• WHAT YOU SHOULD DO: Beginning with the line that contains "box = item.Shape.BoundBox" and ending with the line that contains "for node in", reproduce each line exactly; include both and add nothing.

Entries with model source code
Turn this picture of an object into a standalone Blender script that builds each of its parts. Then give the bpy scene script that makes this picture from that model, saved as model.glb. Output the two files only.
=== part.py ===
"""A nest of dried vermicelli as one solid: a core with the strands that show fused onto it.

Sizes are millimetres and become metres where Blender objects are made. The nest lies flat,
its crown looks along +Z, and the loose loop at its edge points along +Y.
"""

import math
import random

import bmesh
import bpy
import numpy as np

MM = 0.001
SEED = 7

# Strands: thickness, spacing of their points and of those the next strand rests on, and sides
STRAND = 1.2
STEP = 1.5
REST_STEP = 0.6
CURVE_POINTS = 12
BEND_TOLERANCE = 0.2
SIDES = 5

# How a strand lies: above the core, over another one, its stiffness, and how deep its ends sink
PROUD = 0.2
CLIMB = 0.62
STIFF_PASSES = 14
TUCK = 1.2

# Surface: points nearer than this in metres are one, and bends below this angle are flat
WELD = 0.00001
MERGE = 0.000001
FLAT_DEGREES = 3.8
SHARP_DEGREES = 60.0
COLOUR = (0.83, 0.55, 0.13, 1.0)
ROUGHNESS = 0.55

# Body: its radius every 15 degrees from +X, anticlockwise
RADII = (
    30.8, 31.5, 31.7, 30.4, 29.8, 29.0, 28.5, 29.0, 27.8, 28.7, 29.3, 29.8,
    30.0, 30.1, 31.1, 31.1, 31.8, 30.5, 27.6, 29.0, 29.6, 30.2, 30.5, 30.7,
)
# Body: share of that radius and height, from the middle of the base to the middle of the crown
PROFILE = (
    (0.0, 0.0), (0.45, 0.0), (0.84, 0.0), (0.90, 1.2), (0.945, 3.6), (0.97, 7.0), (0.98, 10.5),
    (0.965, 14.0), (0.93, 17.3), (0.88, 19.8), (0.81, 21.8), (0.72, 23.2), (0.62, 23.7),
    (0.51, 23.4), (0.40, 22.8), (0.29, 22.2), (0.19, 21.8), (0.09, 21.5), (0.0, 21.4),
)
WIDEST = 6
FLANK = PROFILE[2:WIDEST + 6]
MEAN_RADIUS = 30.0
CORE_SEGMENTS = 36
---
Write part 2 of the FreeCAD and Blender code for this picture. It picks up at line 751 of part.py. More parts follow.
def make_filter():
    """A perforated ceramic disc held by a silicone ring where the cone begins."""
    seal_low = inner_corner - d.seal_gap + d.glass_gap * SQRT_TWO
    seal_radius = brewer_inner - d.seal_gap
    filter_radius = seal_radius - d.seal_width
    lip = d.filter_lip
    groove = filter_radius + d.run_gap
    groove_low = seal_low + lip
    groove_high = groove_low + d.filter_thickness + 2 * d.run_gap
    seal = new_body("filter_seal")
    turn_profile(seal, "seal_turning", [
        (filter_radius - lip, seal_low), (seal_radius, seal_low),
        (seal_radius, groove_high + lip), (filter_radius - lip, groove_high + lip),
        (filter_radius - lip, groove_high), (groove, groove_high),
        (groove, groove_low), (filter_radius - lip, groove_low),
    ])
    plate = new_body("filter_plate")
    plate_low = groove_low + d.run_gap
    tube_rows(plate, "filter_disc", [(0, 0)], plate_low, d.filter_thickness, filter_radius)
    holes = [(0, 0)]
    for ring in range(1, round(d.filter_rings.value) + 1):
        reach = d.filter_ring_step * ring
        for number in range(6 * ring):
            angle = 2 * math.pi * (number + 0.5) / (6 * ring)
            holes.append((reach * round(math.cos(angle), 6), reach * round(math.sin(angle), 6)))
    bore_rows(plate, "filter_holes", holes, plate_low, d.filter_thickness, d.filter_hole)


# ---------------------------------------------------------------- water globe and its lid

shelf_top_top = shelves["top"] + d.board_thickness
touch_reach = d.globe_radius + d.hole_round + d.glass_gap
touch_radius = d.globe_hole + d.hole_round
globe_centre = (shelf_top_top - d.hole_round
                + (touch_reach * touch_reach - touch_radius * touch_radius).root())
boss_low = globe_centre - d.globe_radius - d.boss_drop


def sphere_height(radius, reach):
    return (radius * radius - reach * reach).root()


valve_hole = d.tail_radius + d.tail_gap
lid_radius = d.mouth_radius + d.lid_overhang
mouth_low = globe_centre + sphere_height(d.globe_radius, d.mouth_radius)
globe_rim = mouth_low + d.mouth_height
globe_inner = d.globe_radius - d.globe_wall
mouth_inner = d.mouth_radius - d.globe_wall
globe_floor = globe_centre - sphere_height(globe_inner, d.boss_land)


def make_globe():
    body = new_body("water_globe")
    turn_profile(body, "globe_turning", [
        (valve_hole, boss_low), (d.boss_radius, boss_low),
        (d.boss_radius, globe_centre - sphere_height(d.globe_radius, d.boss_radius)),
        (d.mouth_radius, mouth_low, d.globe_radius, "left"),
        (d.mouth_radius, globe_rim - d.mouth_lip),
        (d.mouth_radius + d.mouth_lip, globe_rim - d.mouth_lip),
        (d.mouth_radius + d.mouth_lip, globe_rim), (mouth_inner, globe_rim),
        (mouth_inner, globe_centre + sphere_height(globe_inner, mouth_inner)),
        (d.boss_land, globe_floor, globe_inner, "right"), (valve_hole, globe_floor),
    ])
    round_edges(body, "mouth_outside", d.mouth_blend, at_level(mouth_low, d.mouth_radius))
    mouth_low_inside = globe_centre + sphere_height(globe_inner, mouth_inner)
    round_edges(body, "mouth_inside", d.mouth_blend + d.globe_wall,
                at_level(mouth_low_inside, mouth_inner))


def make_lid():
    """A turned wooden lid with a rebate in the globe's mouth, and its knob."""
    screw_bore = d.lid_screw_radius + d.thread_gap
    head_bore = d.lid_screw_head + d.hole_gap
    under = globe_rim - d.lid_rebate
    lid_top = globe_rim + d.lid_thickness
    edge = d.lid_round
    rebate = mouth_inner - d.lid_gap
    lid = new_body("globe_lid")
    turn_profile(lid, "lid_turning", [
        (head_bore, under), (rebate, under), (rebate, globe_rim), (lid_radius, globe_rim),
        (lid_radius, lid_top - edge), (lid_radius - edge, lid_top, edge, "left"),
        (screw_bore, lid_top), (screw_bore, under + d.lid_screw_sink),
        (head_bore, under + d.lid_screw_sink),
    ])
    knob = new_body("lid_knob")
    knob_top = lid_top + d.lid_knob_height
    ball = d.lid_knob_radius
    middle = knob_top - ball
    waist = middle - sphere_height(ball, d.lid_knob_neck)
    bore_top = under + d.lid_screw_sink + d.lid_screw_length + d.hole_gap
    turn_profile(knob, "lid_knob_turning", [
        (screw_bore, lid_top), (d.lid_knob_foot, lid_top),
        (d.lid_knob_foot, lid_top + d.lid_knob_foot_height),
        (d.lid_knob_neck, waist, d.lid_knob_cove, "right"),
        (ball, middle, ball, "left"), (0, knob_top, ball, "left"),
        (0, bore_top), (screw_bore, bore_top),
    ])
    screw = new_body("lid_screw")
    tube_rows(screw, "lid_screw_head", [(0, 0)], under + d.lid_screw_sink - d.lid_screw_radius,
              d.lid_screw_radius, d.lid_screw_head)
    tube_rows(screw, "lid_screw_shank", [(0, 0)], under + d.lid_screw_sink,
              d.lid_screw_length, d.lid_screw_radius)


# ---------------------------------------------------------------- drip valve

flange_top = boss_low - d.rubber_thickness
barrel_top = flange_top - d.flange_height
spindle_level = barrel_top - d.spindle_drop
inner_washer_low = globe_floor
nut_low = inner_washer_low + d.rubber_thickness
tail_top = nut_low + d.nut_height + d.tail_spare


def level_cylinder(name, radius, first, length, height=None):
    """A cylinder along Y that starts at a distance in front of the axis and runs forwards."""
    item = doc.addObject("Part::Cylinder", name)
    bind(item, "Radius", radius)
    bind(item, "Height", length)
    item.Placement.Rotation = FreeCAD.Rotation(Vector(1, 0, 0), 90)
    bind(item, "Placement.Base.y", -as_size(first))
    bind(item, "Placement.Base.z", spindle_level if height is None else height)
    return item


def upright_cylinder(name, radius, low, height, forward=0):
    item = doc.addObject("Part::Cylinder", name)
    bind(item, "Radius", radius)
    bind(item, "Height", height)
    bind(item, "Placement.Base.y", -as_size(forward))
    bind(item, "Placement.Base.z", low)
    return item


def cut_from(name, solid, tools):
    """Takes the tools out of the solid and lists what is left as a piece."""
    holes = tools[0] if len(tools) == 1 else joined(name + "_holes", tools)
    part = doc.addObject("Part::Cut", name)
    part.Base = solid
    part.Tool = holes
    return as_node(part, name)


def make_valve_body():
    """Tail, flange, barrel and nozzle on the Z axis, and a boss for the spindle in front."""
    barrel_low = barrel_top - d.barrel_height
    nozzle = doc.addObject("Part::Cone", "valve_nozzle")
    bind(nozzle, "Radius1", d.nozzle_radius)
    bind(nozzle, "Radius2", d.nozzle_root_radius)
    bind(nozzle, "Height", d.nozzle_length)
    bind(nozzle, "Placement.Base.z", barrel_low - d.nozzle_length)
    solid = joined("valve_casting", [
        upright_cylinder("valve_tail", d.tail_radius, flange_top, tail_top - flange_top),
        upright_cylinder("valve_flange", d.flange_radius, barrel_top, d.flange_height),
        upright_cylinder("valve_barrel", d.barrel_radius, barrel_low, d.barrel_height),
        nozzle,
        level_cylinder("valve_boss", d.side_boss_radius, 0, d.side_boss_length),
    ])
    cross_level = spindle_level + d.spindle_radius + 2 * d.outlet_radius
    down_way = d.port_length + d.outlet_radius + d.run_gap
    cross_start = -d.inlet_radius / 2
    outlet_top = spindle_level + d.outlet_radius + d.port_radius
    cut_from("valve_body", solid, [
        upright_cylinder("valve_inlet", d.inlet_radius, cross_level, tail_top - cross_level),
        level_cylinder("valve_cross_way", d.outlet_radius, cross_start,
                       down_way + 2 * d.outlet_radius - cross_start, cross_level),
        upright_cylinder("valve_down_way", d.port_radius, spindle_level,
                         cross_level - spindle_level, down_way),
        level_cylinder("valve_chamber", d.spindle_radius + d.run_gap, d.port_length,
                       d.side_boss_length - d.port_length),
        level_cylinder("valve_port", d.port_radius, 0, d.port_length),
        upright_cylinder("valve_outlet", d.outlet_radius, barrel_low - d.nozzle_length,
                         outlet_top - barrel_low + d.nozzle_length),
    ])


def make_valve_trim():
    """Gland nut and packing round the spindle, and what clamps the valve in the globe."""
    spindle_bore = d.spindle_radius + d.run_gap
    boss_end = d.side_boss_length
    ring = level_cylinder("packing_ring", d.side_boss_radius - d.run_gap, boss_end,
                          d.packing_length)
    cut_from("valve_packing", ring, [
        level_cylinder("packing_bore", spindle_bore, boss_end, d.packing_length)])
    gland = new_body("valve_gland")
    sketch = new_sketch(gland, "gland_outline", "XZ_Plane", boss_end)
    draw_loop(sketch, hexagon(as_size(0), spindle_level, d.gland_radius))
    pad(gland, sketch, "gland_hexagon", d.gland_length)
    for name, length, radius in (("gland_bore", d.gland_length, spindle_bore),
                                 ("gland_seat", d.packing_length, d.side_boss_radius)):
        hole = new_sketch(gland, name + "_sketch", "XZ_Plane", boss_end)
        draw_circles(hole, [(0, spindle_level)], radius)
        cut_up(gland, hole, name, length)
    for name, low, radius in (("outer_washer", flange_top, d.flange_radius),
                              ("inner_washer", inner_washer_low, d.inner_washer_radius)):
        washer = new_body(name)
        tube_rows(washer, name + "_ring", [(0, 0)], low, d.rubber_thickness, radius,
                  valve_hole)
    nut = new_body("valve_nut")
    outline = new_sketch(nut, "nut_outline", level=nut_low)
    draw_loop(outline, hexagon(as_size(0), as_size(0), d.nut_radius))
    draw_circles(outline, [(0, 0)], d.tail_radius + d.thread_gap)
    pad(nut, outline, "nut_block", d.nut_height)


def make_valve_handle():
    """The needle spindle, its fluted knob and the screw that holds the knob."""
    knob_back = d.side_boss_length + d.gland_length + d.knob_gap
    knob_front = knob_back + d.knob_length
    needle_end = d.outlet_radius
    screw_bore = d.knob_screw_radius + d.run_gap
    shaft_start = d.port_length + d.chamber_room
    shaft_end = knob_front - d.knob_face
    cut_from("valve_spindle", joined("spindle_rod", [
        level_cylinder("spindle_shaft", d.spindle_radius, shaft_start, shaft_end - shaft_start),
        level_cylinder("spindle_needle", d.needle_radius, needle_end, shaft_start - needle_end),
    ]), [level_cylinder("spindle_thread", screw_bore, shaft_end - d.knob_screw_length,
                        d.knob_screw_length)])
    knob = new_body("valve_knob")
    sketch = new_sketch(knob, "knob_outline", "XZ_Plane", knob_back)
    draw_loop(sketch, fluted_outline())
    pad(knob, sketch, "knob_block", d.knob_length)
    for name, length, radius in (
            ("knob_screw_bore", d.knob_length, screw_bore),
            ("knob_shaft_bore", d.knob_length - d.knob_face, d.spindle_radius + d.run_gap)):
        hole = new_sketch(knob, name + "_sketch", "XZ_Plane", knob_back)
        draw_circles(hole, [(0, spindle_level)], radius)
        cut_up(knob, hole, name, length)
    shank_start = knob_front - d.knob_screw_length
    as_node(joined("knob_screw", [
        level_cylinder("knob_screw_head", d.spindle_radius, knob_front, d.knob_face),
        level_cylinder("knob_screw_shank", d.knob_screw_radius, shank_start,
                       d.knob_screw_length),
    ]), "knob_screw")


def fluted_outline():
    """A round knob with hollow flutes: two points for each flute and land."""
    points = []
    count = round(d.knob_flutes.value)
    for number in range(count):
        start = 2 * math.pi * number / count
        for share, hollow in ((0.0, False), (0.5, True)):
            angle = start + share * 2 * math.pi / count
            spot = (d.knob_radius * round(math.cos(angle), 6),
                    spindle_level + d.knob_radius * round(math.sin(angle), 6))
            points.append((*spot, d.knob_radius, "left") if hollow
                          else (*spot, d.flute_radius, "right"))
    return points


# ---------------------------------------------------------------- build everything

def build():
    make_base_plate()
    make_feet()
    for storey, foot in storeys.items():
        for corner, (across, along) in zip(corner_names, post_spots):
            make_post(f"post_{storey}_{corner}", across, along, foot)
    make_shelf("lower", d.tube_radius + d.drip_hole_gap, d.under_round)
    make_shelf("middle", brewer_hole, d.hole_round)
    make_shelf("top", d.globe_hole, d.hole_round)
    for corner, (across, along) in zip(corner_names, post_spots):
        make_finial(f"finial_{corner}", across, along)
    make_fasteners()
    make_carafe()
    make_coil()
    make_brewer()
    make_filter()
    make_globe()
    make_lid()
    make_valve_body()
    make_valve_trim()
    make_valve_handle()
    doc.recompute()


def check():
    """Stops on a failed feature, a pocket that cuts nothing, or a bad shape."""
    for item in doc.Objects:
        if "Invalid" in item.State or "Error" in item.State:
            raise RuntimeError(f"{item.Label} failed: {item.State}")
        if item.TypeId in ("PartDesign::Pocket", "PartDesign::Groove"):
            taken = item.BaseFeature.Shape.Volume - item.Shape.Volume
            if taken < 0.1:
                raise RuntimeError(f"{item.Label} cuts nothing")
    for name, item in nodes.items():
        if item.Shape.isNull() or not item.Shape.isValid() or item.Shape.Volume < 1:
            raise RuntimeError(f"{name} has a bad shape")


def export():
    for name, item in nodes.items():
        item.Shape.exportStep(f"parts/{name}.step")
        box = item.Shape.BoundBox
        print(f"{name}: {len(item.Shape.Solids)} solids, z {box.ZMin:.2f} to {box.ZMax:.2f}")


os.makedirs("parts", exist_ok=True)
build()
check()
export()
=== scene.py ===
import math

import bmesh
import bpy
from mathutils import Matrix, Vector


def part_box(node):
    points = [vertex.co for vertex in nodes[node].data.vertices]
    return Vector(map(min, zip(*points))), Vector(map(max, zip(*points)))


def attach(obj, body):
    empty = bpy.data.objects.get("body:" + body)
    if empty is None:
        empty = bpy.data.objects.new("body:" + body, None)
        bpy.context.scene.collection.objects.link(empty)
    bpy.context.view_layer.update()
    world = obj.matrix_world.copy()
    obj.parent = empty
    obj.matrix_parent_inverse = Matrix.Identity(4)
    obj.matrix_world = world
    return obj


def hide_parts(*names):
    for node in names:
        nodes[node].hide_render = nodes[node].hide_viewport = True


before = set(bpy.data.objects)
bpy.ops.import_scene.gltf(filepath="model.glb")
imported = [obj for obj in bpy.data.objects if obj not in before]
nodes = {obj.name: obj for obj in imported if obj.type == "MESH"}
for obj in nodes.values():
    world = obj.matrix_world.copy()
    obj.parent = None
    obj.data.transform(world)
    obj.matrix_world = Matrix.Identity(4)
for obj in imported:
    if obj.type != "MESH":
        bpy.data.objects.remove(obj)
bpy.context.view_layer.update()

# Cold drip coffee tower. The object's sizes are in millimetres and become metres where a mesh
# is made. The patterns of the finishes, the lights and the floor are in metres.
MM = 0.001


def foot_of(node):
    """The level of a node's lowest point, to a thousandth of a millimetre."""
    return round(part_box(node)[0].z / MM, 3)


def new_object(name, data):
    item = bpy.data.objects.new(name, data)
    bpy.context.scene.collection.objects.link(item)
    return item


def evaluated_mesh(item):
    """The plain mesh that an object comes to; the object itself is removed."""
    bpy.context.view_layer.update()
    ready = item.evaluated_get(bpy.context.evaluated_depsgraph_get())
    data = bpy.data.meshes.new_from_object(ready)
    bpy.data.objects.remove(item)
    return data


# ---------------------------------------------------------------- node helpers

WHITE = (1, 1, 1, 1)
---
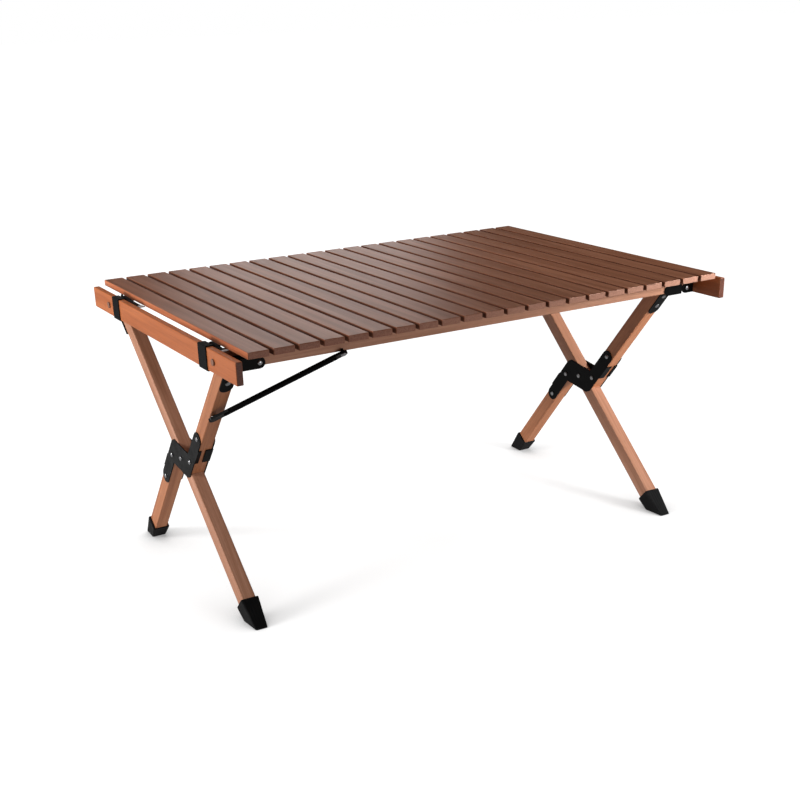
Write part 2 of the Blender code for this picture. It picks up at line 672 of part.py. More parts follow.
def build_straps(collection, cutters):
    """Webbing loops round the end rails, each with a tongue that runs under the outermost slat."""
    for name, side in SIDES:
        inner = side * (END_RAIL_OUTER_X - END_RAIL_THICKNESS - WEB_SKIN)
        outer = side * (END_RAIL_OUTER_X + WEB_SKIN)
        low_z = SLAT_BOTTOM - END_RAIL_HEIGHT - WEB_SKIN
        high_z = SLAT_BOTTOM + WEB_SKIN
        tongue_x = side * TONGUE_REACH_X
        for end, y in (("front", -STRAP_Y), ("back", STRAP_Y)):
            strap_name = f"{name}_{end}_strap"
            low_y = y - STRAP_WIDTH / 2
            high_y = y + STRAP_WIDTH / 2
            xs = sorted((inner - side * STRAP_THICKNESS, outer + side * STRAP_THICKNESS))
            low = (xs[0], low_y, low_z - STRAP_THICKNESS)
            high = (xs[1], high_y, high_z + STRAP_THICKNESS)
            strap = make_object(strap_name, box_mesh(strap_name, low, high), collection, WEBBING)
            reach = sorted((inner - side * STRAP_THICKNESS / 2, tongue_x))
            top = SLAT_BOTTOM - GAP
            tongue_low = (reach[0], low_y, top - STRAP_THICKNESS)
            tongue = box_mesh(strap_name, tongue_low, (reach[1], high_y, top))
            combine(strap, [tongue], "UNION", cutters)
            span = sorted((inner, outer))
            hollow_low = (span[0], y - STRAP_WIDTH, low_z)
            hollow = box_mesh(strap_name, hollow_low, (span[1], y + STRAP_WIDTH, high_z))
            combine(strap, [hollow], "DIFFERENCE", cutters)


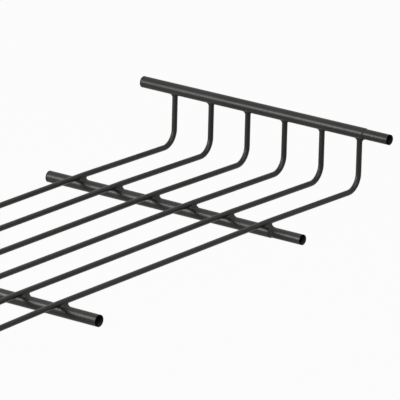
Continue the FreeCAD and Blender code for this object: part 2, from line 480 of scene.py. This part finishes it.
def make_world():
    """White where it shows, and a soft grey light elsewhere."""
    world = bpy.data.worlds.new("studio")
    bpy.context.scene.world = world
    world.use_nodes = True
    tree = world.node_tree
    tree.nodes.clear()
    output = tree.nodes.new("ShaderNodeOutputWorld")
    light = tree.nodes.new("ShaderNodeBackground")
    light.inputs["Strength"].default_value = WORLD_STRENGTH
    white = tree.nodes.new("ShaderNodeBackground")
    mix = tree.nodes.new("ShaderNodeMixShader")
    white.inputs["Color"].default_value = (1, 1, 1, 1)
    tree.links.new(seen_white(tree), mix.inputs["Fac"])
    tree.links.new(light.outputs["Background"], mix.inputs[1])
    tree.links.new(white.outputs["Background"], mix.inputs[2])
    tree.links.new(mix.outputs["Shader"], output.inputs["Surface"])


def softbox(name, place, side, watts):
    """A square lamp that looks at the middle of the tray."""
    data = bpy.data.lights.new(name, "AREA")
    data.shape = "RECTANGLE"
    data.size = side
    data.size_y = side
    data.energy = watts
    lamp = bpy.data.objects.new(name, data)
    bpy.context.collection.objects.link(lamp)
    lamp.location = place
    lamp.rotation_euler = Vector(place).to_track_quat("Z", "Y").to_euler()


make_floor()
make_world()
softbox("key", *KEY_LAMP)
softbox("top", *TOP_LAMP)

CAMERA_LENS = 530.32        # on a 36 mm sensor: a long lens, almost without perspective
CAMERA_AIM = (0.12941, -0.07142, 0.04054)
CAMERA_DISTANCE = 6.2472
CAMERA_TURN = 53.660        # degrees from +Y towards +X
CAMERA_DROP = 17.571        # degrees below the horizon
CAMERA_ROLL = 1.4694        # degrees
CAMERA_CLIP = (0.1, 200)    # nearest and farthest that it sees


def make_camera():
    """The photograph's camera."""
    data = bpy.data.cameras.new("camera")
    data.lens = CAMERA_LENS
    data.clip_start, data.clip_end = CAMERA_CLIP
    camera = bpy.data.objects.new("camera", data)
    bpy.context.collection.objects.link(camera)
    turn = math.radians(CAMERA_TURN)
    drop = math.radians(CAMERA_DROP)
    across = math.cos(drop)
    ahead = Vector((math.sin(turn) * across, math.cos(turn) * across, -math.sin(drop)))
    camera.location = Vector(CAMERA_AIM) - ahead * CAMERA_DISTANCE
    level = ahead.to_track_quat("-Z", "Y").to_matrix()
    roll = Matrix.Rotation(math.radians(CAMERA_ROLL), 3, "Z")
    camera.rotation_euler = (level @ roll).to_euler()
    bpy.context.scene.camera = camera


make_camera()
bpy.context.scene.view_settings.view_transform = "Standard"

• RESPONSE TO THE EXERCISE:
        box = item.Shape.BoundBox
        print(f"{name}: {len(item.Shape.Solids)} solids, z {box.ZMin:.2f} to {box.ZMax:.2f}")


os.makedirs("parts", exist_ok=True)
build()
check()
export()
=== scene.py ===
import math

import bmesh
import bpy
from mathutils import Matrix, Vector


def part_box(node):
    points = [vertex.co for vertex in nodes[node].data.vertices]
    return Vector(map(min, zip(*points))), Vector(map(max, zip(*points)))


def attach(obj, body):
    empty = bpy.data.objects.get("body:" + body)
    if empty is None:
        empty = bpy.data.objects.new("body:" + body, None)
        bpy.context.scene.collection.objects.link(empty)
    bpy.context.view_layer.update()
    world = obj.matrix_world.copy()
    obj.parent = empty
    obj.matrix_parent_inverse = Matrix.Identity(4)
    obj.matrix_world = world
    return obj


def hide_parts(*names):
    for node in names:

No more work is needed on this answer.